いまいちな本を読んで

毎月「日本近現代史セミナー」というので近郊の大学にいる教授らがやってきてうちの大学で研究発表をする。必ず木曜日の夕方なので、今学期は私が教えるTAのセクションと重なってしまい発表の部分が聞けないのだが、Q&Aは聞ける。先週の学者はヤクザについて博論を書いて出版した若手で、私の博論の次の研究がアジアでの右翼団体のビジネスについて(仮だけど)にしようかと思っている手前、本をさっと読んで、Q&Aに顔を出した。本もいまいちだな〜と思ったけど、発表した論文はもっと冴えなかったらしく、一堂コメントもきびしかった。


私の感想その一。暴力と民主主義の関連性をメインテーマにしていて私の愛するTilly教授を引用したりとかしているわりには、他のポリサイでの研究を大分無視しすぎじゃない?!この辺歴史学者がナイーブすぎるところあると思う。


その二。日本の歴史を「違う」視点から見る、みたいな手法も善し悪し。拾い読みしやすくていいけれども、なんだかな〜。絶対新しい史料を使えとはいわないけど、メモをとる気を起こさせないのは、やはりオリジナリティーに欠けるということなのか。

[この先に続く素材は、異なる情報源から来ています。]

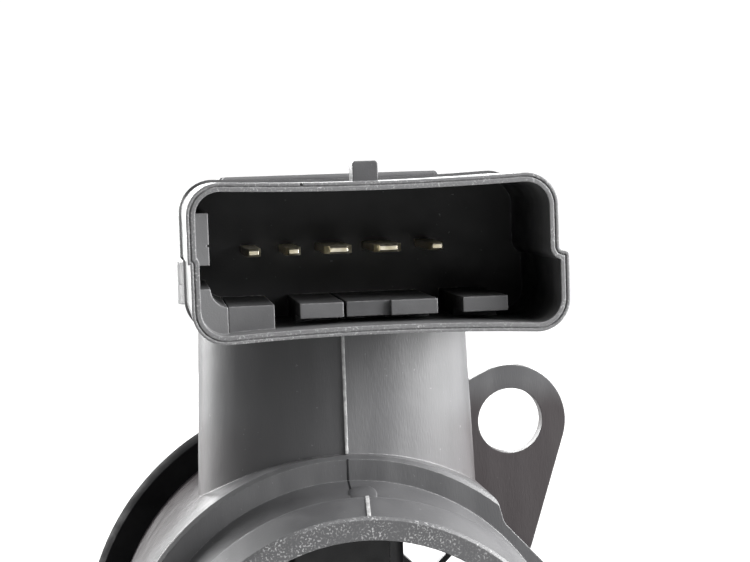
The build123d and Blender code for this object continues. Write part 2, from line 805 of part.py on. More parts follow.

その三。何度読み返しても新たな発見がある本がやっぱり古典として残るのか。最近ダウワーのEmbracing Defeatをまた読んだけれども、やっぱりすごいもん。「レクチャーに使えそう」というのもメモの対象になるな。シンプルで重要な「なぜ」に答えるのも重要。


その四。やっぱり、十分なリサーチ+構成の仕方が両方重要。こうなると結局グラック先生のLarge Question, Deep Empiricism, and Fire in the Bellyっていう哲学に帰結するなあ。